Hungarian-American biochemist Katalin Karikó has become the newest Laureate to join the ranks of the numbered women who have won arguably the most prestigious award.

The 68-year-old biochemist and her colleague Drew Weissman were honoured with the Prize for “discoveries concerning nucleoside base modification that enabled the development of effective mRNA vaccines against COVID-19.”

From 1901 to 2023, the Nobel Prize has been awarded to women 62 times. Marie Curie is still the only woman to have won the Prize twice–once in 1903 for Physics and once in 1911 for Chemistry. 

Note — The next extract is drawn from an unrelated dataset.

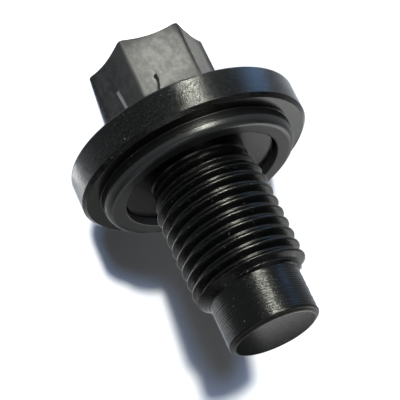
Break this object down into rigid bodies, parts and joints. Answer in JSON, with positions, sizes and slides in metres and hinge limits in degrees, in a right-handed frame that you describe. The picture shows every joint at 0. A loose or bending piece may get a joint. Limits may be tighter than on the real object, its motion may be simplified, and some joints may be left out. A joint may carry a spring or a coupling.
{
  "type": "oil drain plug",
  "caption": "Flanged hexagon-head oil drain plug with a rolled metric thread, a plain pilot point and a rubber seal ring in a groove under the flange.",
  "frame": {"origin": "middle of the plane that the six corners of the hexagon head stand on, which is the bottom centre of the part", "axes": "+Z along the plug's axis, from the head towards the pilot tip; +X through a corner of the hexagon"},
  "size_m": [0.029, 0.029, 0.0392],
  "materials": {
    "black_oxide_steel": "black oxide, semi-gloss",
    "black_rubber": "moulded, satin"
  },
  "bodies": {
    "root": {"plug_body": "black_oxide_steel", "seal_ring": "black_rubber"}
  },
  "joints": []
}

Also Read | A look at how more women are making a mark in Science

The winners of the Nobel Prize have historically been white men. However, in an effort to be more inclusive, five years ago, the head of the Royal Swedish Academy of Sciences asked nominating bodies to make sure they don’t overlook “women or people of other ethnicities or nationalities in their nominations.”

While more women have won the Prize, the number of female winners in Physics, Chemistry, Medicine and Economics is still very low. This year’s winner, Dr. Karikó, has become the 13th woman to win the Nobel Prize in Medicine. Only four women have been granted the Prize in Physics while eight women have won the Prize in Chemistry. The Prize for Economic Sciences has been awarded to only two women.

In the early years of the Nobel Prizes, the underrepresentation of diverse winners was often attributed to the limited diversity within the scientific community. However critics today argue that the selection committees need to do a better job of recognising breakthroughs achieved by female scientists and researchers from regions beyond Europe and North America.